ADR-0008: Enable ty rules progressively from a baseline of all-ignored

ACCEPTED

Author: Open Chat Studio · Created: 2026-05-27

Extends: ADR-0007

Context

A clean ty run reports ~3,332 diagnostics, dominated by unresolved-attribute (~2,417), invalid-argument-type (~369), and invalid-assignment (~109), even after the django-types stubs (ADR-0007) cut the Django noise. Turning ty on with defaults and blocking CI would either freeze development behind a multi-week cleanup or push contributors toward blanket suppressions.

The distribution is uneven: many rules have zero or a handful of violations (high-signal, cheap to lock in) while a few account for most of the noise. We want regression prevention now, plus a path to grow coverage without big-bang merges.

Decision

We will baseline ty with all = "ignore" in [tool.ty.rules], then promote individual rules to "error" one at a time, prioritising rules with zero or very few violations.
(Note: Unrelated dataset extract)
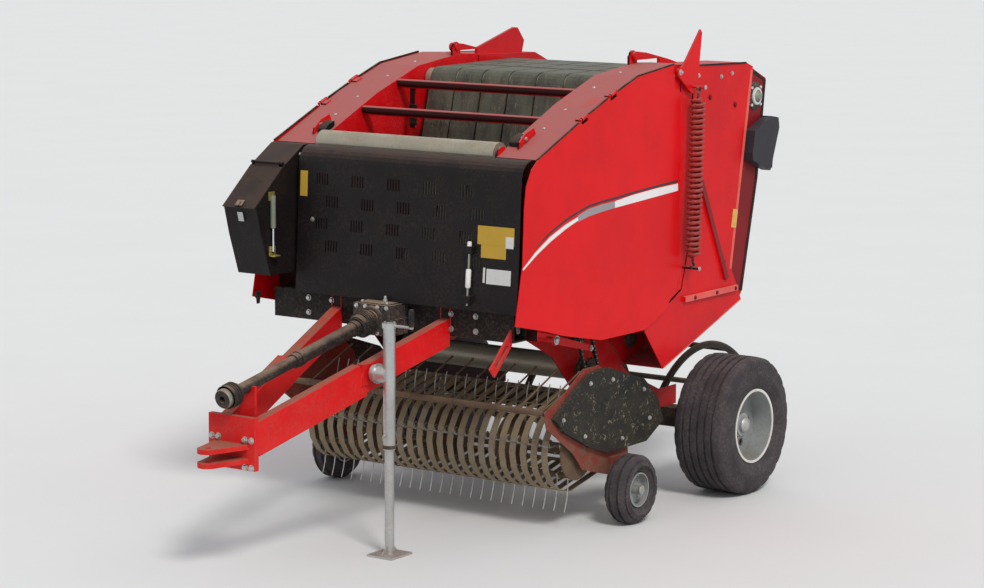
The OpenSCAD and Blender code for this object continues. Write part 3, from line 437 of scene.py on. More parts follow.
def tyre(node, body, centre, side, size, grooves, sides, zigzag):
    """A ribbed implement tyre: tread ribs between wavy grooves, scuff rings on the walls.

    size is the outer radius, the width and the bead's radius, and grooves are the middles of the grooves."""
    radius, width, bead = size
    w = width / 2
    wall = radius - bead
    half = [(bead, w - 0.040), (bead + 0.006, w - 0.026), (bead + 0.018, w - 0.022),
            (bead + 0.034, w - 0.010), (bead + wall * 0.36, w - 0.004), (bead + wall * 0.40, w),
            (bead + wall * 0.47, w), (bead + wall * 0.51, w - 0.004), (bead + wall * 0.70, w - 0.007),
            (radius - 0.036, w - 0.012), (radius - 0.030, w - 0.013), (radius - 0.014, w - 0.022),
            (radius - 0.004, w - 0.034)]
    tread = []
    top, floor, lip, foot = radius - 0.0006, radius - 0.012, 0.0085, 0.0055
    for g in grooves:
        tread += [(g + lip, top), (g + foot, floor), (g - foot, floor), (g - lip, top)]
    outer = [(y, r) for r, y in half] + tread + [(-y, r) for r, y in reversed(half)]
    inner = [(-w + 0.060, bead + 0.004), (-w + 0.030, radius - 0.060), (0, radius - 0.026),
             (w - 0.030, radius - 0.060), (w - 0.060, bead + 0.004)]
    edge = w - 0.036

    def shift(k, d, r):
        if abs(d) < edge and r > radius - 0.013:
            wave = zigzag * (1 if (k // 2) % 2 else -1)
            return d + wave, r
        if edge <= abs(d) and r > radius - 0.034 and (k % 4 == 0):
            return d * 0.985, r - 0.004
        return d, r

    form = Form()
    form.turned(centre, (0, side, 0), outer + inner, sides, shift)
    form.done("ribbed_" + node, rubber, body, "tyre_rubber", hide=(node,))


for word, s in SIDES:
    hub, gauge_hub = at(0, s * WHEEL_Y, TYRE_R), at(GAUGE_X, s * GAUGE_Y, GAUGE_R)
    wheel, gauge_wheel = "wheel_" + word[0], "gauge_wheel_" + word[0]
    tyre("tyre_" + word, wheel, hub, s, TYRE_SIZE, (0.094, 0.047, 0.0, -0.047, -0.094), 96, 0.0010)
    tyre("gauge_tyre_" + word, gauge_wheel, gauge_hub, s, GAUGE_SIZE, (0.026, -0.026), 64, 0.0)
    out = Vector((0, s, 0))
    form = Form()
    for spot in circle(hub, 0.078, 6, 30):
        spot += out * 0.024
        form.bolt(spot, out, 0.022, 0.014)
        form.knob(spot, out, head(0.0065, 0.024, 0.005, 0.014), 10)
    form.knob(hub + out * 0.0875, out, [(0, 0.044), (0.004, 0.044), (0.016, 0.034), (0.022, 0.012)], 28)
    form.knob(hub + Vector((0, 0, 0.155)) + out * 0.060, out + Vector((0, 0, -0.35)),
              [(0, 0.005), (0.030, 0.0045), (0.031, 0.003)], 8)
    form.done("wheel_nuts_" + word, zinc, wheel, "silver_paint")
    # A white ring on the rim's lip: painted highlight.
    form = Form()
    lip = [(0.1490, 0.2125), (0.1530, 0.2125), (0.1545, 0.2075), (0.1520, 0.1985), (0.1480, 0.1985)]
    form.turned(hub, out, lip, 64)
    form.done("rim_lip_highlight_" + word, white, wheel, "silver_paint")
    form = Form()
    form.knob(gauge_hub + out * 0.060, out, [(0, 0.026), (0.010, 0.026), (0.014, 0.020), (0.0145, 0.010)], 20)
    for spot in circle(gauge_hub, 0.062, 4, 45):
        form.bolt(spot + out * 0.012, out, 0.013, 0.006)
    form.done("gauge_hub_cap_" + word, zinc, gauge_wheel, "silver_paint")

# Tension springs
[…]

  • The CI type-check job runs with continue-on-error: true so violations surface as warnings, not merge blockers; the job is gated to non-main branches (if: github.ref != 'refs/heads/main').
  • Generated and out-of-scope trees (migrations/, locust/, docs/plans/) are excluded under [tool.ty.src].
  • Unavoidable suppressions use scoped # ty: ignore[rule-name], never blanket # type: ignore.
  • A future change flips CI to blocking by removing continue-on-error.

Consequences

  • Positive: Each rule enablement is a small, reviewable PR.
  • Positive: A rule gains regression prevention the moment it moves to "error".
  • Positive: Contributors are never blocked by pre-existing type debt.
  • Positive: The per-rule list in [tool.ty.rules] documents which rules we trust today.
  • Negative: The rule list grows long and must track ty's evolving catalogue across beta releases.
  • Negative: While CI is non-blocking, regressions on disabled rules can land without immediate signal.

Alternatives considered

  • Enable all rules and block CI from day one → rejected; requires fixing or suppressing 3,000+ diagnostics before anything else can merge.
  • Enable all rules with a blanket repo-wide # ty: ignore sweep → rejected; produces noise without value and trains reflexive suppression.
  • Per-app or per-directory rollout instead of per-rule → rejected; a real bug in an unreached rule is just as bad in a "covered" app, and per-rule matches how diagnostics distribute.
  • Keep ty out of CI entirely, run locally only → rejected; loses the continuous regression prevention that motivated adopting ty.